California’s PE fee disclosure bill passes into law

The AB-2833 bill, which imposes more requirements on California-based public pensions to disclose private equity fees, was introduced in February, and passed last week.

A new bill imposing more requirements on California-based public pensions to disclose private equity-related fees and expenses has been passed into law.

California Assembly Member Ken Cooley introduced the bill, AB-2833 Public Retirement Alternative Investments Disclosure, in February. The bill passed in the state senate 38-zero, with one absent vote, on 16 August, and passed unanimously in the state assembly, 80-zero, on 24 August, according to the California legislation website.

Citing parts of the California Constitution that call for retirement boards to demonstrate fiduciary responsibility, the bill mandates the “public pension or retirement system to require private equity fund managers, partnerships, portfolio companies, and affiliates to make specified disclosures regarding fees and expenses in connection with limited partner agreements on a form prescribed by the system.” That information would then be disclosed at least once a year at a public meeting.

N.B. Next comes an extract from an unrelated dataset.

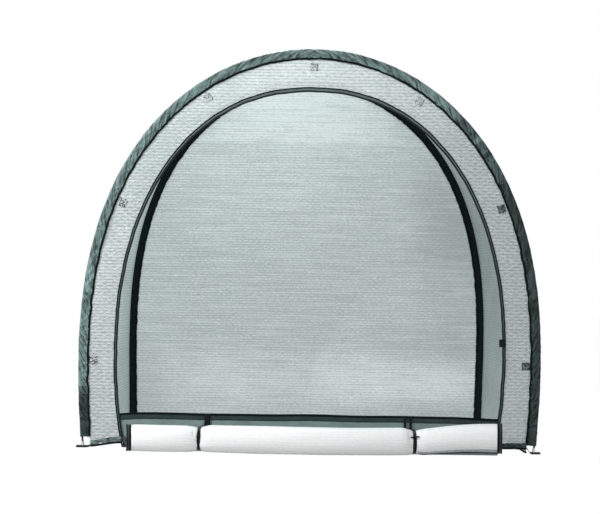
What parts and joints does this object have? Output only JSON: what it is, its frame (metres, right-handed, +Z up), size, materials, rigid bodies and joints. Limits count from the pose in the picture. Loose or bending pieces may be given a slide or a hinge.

This bill applies to new contracts for partnerships in alternative investment vehicles entered into on or after 1 January 2017, and to existing contracts with new capital commitment made on or after that date. However, it also suggests the pensions make “reasonable efforts” to have similar information on fees and expenses for contracts and commitments made before that date.

In May, two California pensions expressed their reactions to the bill. The California Public Employees’ Retirement System suggested four changes to the bill, concerning the 1 January 2017 date, the definition of “related parties” in the bill, the consolidation of carried interest with fees and expenses in the bill, and calculation of data, as reported by Private Equity International.

Using an online tool on the California state legislation website to compare different versions of the bill, PEI found no evidence to indicate that CalPERS' requested changes were made in the bill that passed. CalPERS was not available to comment at press time.

Later that month, the Los Angeles City Employees’ Retirement System (LACERS) recommended that the system oppose the bill, saying the bill could pose “significant harm to LACERS” because private equity firms might exclude California pensions from investing in their funds, as reported by PEI.

The bill was enacted on 25 August, according to the California legislation website.